What this task involves:
Your task is to restate the data word for word.

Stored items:
-*-
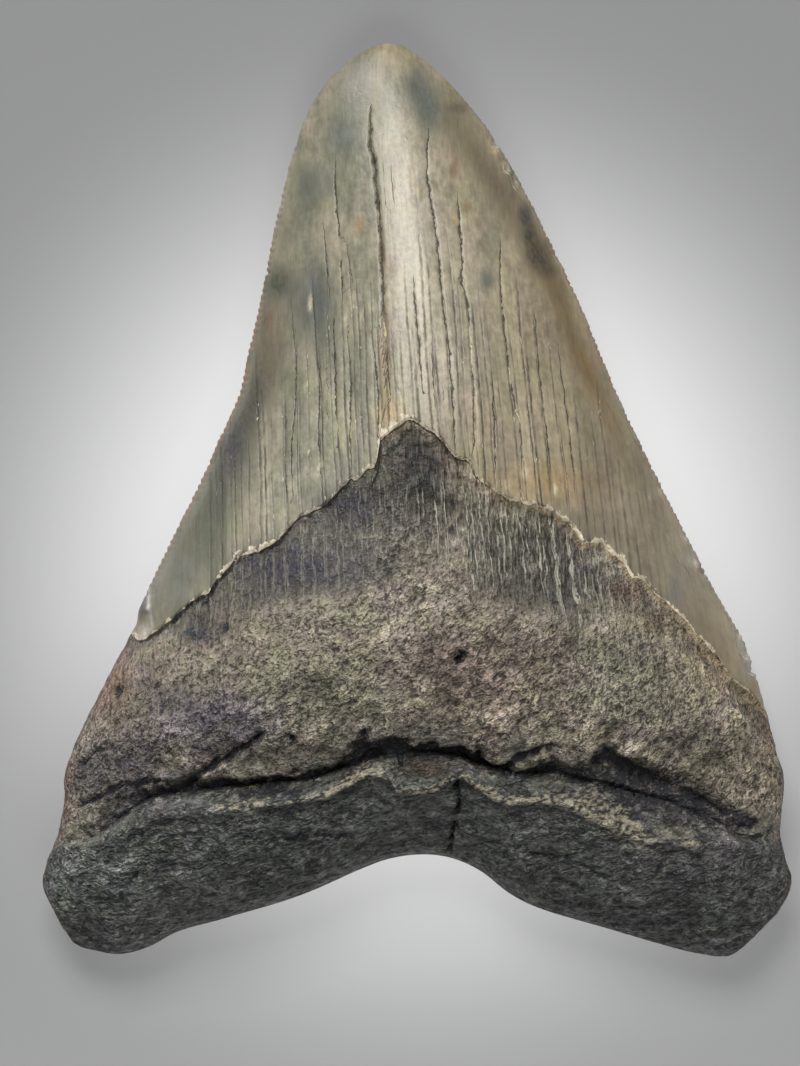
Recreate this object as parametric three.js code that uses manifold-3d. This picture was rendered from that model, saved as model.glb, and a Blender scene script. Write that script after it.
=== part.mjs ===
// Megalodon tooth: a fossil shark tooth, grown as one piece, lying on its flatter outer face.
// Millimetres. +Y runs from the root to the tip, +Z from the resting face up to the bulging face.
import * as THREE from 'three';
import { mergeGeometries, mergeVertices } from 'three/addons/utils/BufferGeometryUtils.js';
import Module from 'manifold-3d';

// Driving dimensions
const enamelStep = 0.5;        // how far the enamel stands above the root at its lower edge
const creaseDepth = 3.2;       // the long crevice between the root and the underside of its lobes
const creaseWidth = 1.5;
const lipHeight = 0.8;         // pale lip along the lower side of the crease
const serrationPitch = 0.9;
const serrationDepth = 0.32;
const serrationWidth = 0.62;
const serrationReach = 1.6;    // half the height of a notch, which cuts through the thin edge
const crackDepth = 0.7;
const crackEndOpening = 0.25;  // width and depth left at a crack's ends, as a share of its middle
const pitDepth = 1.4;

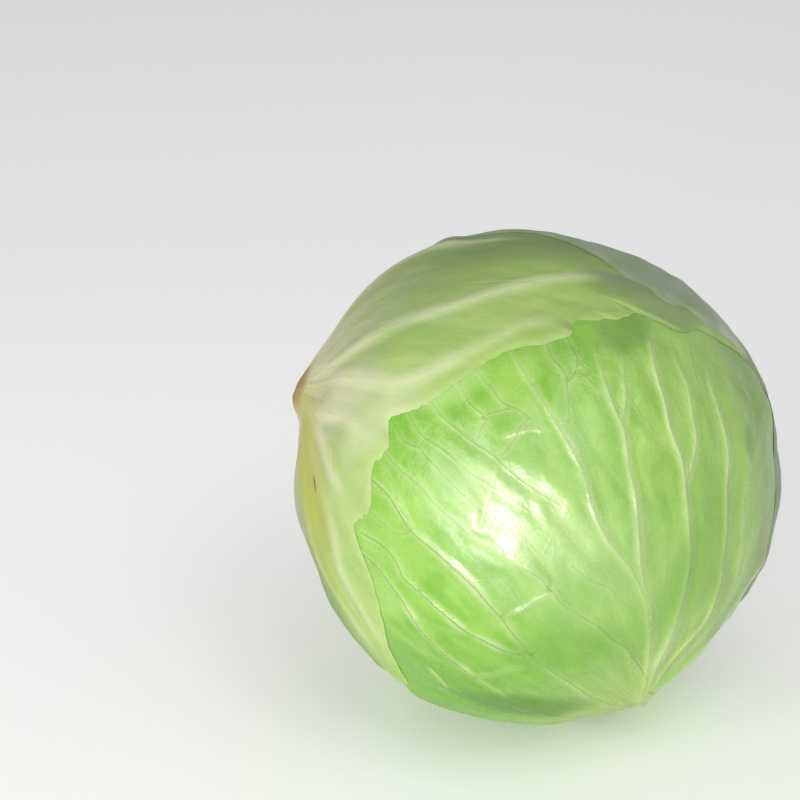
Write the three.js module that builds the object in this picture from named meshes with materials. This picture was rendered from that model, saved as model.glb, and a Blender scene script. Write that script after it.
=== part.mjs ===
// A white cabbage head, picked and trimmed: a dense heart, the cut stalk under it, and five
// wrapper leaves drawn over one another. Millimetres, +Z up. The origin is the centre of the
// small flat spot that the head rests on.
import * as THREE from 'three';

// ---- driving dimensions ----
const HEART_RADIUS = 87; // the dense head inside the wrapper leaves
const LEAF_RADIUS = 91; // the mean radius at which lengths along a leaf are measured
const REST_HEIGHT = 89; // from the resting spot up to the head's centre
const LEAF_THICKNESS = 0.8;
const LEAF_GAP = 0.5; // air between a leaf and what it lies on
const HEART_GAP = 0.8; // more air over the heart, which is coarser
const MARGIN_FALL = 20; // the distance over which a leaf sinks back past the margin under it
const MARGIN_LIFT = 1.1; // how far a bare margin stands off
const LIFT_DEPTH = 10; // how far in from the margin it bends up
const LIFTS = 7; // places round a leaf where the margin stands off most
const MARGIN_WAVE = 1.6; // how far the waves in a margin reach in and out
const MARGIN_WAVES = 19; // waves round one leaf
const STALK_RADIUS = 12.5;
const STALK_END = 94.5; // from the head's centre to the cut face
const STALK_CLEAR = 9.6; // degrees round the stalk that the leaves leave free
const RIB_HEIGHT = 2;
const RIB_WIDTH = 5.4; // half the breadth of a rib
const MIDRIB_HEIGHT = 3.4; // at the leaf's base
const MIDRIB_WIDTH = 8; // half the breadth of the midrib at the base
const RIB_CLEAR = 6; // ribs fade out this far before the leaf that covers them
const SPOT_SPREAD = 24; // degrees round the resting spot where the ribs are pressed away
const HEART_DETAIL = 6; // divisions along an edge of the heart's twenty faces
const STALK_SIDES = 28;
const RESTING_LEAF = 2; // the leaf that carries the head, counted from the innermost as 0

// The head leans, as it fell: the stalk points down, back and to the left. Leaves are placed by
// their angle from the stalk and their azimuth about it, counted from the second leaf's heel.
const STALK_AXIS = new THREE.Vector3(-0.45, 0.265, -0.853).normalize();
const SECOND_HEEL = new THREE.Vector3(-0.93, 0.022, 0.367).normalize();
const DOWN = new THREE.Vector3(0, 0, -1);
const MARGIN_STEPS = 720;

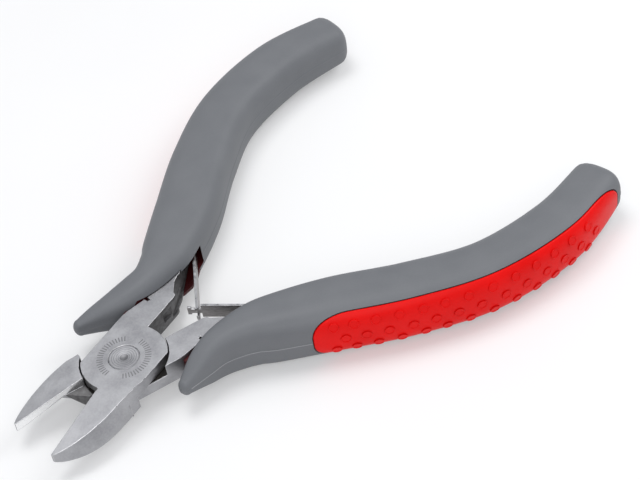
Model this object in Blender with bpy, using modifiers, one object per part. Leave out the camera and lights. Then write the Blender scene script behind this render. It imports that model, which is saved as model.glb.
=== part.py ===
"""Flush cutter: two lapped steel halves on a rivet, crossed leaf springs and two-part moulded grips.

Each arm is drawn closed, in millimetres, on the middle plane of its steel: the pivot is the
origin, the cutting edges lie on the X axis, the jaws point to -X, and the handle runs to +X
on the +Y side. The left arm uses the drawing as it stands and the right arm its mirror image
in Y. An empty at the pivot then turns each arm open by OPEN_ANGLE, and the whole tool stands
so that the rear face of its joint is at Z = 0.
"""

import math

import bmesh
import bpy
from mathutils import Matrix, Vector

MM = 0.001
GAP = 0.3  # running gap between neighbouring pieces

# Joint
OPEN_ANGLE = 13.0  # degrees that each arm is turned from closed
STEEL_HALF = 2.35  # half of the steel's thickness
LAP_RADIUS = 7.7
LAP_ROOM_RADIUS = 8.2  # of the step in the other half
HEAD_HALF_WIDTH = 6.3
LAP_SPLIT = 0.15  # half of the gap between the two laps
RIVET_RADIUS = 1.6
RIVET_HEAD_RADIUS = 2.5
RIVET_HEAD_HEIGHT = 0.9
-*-
Task output:
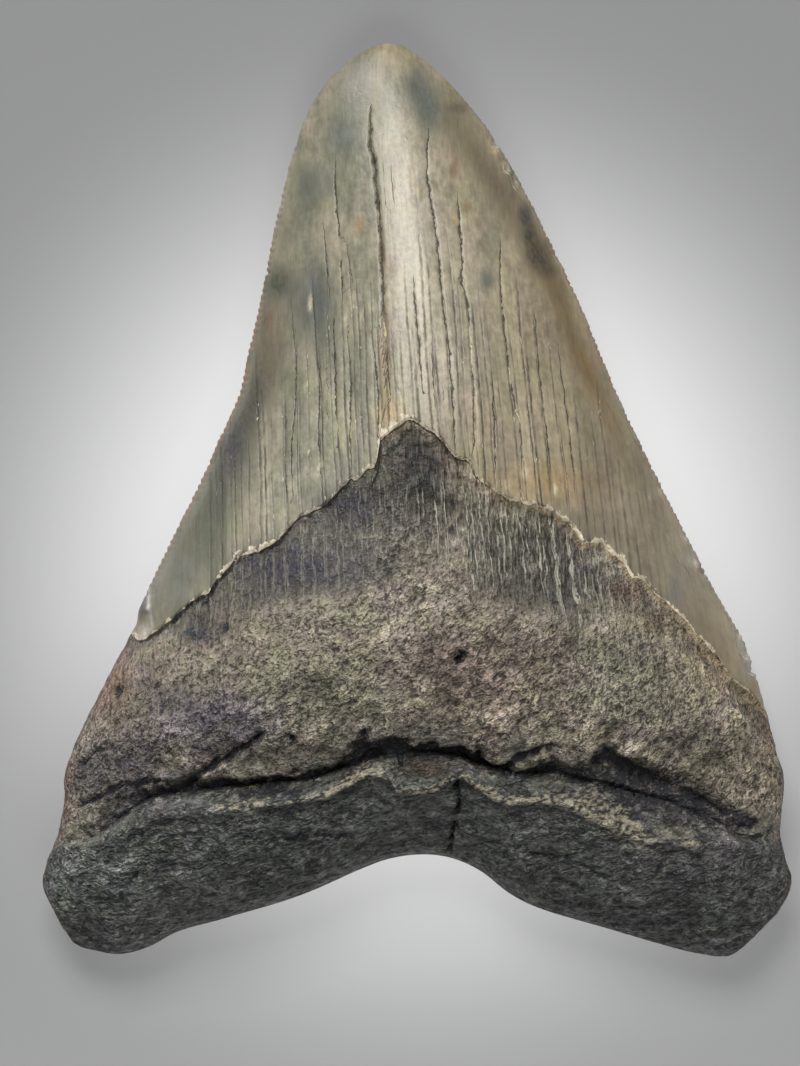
Recreate this object as parametric three.js code that uses manifold-3d. This picture was rendered from that model, saved as model.glb, and a Blender scene script. Write that script after it.
=== part.mjs ===
// Megalodon tooth: a fossil shark tooth, grown as one piece, lying on its flatter outer face.
// Millimetres. +Y runs from the root to the tip, +Z from the resting face up to the bulging face.
import * as THREE from 'three';
import { mergeGeometries, mergeVertices } from 'three/addons/utils/BufferGeometryUtils.js';
import Module from 'manifold-3d';

// Driving dimensions
const enamelStep = 0.5;        // how far the enamel stands above the root at its lower edge
const creaseDepth = 3.2;       // the long crevice between the root and the underside of its lobes
const creaseWidth = 1.5;
const lipHeight = 0.8;         // pale lip along the lower side of the crease
const serrationPitch = 0.9;
const serrationDepth = 0.32;
const serrationWidth = 0.62;
const serrationReach = 1.6;    // half the height of a notch, which cuts through the thin edge
const crackDepth = 0.7;
const crackEndOpening = 0.25;  // width and depth left at a crack's ends, as a share of its middle
const pitDepth = 1.4;

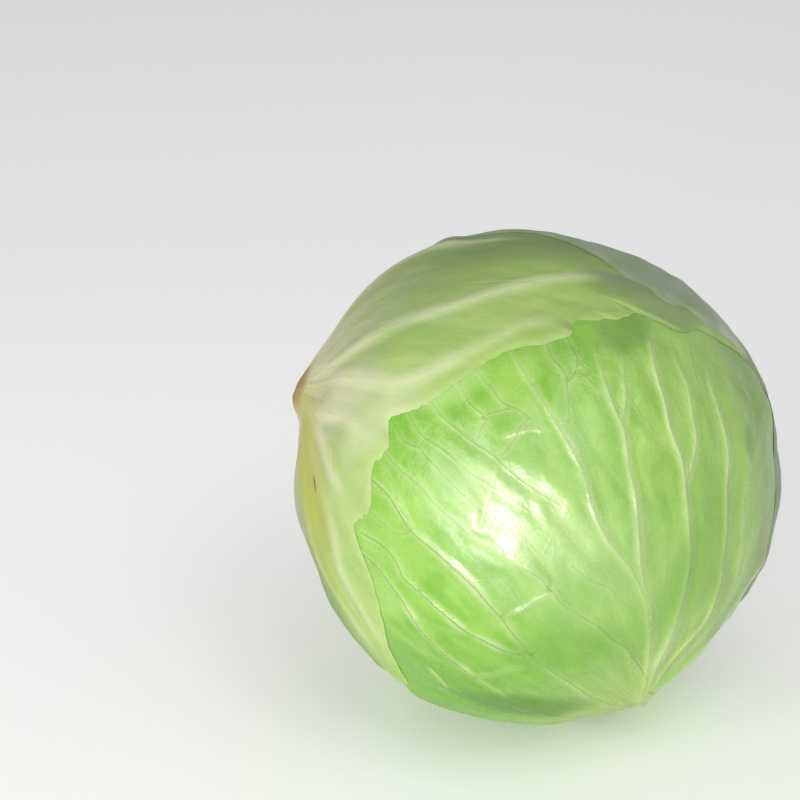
Write the three.js module that builds the object in this picture from named meshes with materials. This picture was rendered from that model, saved as model.glb, and a Blender scene script. Write that script after it.
=== part.mjs ===
// A white cabbage head, picked and trimmed: a dense heart, the cut stalk under it, and five
// wrapper leaves drawn over one another. Millimetres, +Z up. The origin is the centre of the
// small flat spot that the head rests on.
import * as THREE from 'three';

// ---- driving dimensions ----
const HEART_RADIUS = 87; // the dense head inside the wrapper leaves
const LEAF_RADIUS = 91; // the mean radius at which lengths along a leaf are measured
const REST_HEIGHT = 89; // from the resting spot up to the head's centre
const LEAF_THICKNESS = 0.8;
const LEAF_GAP = 0.5; // air between a leaf and what it lies on
const HEART_GAP = 0.8; // more air over the heart, which is coarser
const MARGIN_FALL = 20; // the distance over which a leaf sinks back past the margin under it
const MARGIN_LIFT = 1.1; // how far a bare margin stands off
const LIFT_DEPTH = 10; // how far in from the margin it bends up
const LIFTS = 7; // places round a leaf where the margin stands off most
const MARGIN_WAVE = 1.6; // how far the waves in a margin reach in and out
const MARGIN_WAVES = 19; // waves round one leaf
const STALK_RADIUS = 12.5;
const STALK_END = 94.5; // from the head's centre to the cut face
const STALK_CLEAR = 9.6; // degrees round the stalk that the leaves leave free
const RIB_HEIGHT = 2;
const RIB_WIDTH = 5.4; // half the breadth of a rib
const MIDRIB_HEIGHT = 3.4; // at the leaf's base
const MIDRIB_WIDTH = 8; // half the breadth of the midrib at the base
const RIB_CLEAR = 6; // ribs fade out this far before the leaf that covers them
const SPOT_SPREAD = 24; // degrees round the resting spot where the ribs are pressed away
const HEART_DETAIL = 6; // divisions along an edge of the heart's twenty faces
const STALK_SIDES = 28;
const RESTING_LEAF = 2; // the leaf that carries the head, counted from the innermost as 0

// The head leans, as it fell: the stalk points down, back and to the left. Leaves are placed by
// their angle from the stalk and their azimuth about it, counted from the second leaf's heel.
const STALK_AXIS = new THREE.Vector3(-0.45, 0.265, -0.853).normalize();
const SECOND_HEEL = new THREE.Vector3(-0.93, 0.022, 0.367).normalize();
const DOWN = new THREE.Vector3(0, 0, -1);
const MARGIN_STEPS = 720;

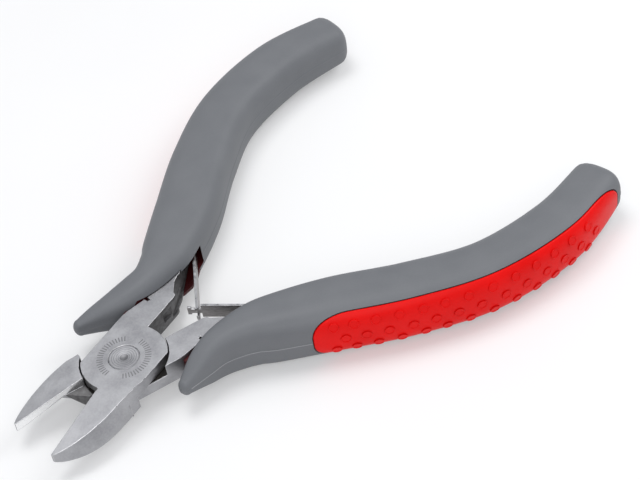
Model this object in Blender with bpy, using modifiers, one object per part. Leave out the camera and lights. Then write the Blender scene script behind this render. It imports that model, which is saved as model.glb.
=== part.py ===
"""Flush cutter: two lapped steel halves on a rivet, crossed leaf springs and two-part moulded grips.

Each arm is drawn closed, in millimetres, on the middle plane of its steel: the pivot is the
origin, the cutting edges lie on the X axis, the jaws point to -X, and the handle runs to +X
on the +Y side. The left arm uses the drawing as it stands and the right arm its mirror image
in Y. An empty at the pivot then turns each arm open by OPEN_ANGLE, and the whole tool stands
so that the rear face of its joint is at Z = 0.
"""

import math

import bmesh
import bpy
from mathutils import Matrix, Vector

MM = 0.001
GAP = 0.3  # running gap between neighbouring pieces

# Joint
OPEN_ANGLE = 13.0  # degrees that each arm is turned from closed
STEEL_HALF = 2.35  # half of the steel's thickness
LAP_RADIUS = 7.7
LAP_ROOM_RADIUS = 8.2  # of the step in the other half
HEAD_HALF_WIDTH = 6.3
LAP_SPLIT = 0.15  # half of the gap between the two laps
RIVET_RADIUS = 1.6
RIVET_HEAD_RADIUS = 2.5
RIVET_HEAD_HEIGHT = 0.9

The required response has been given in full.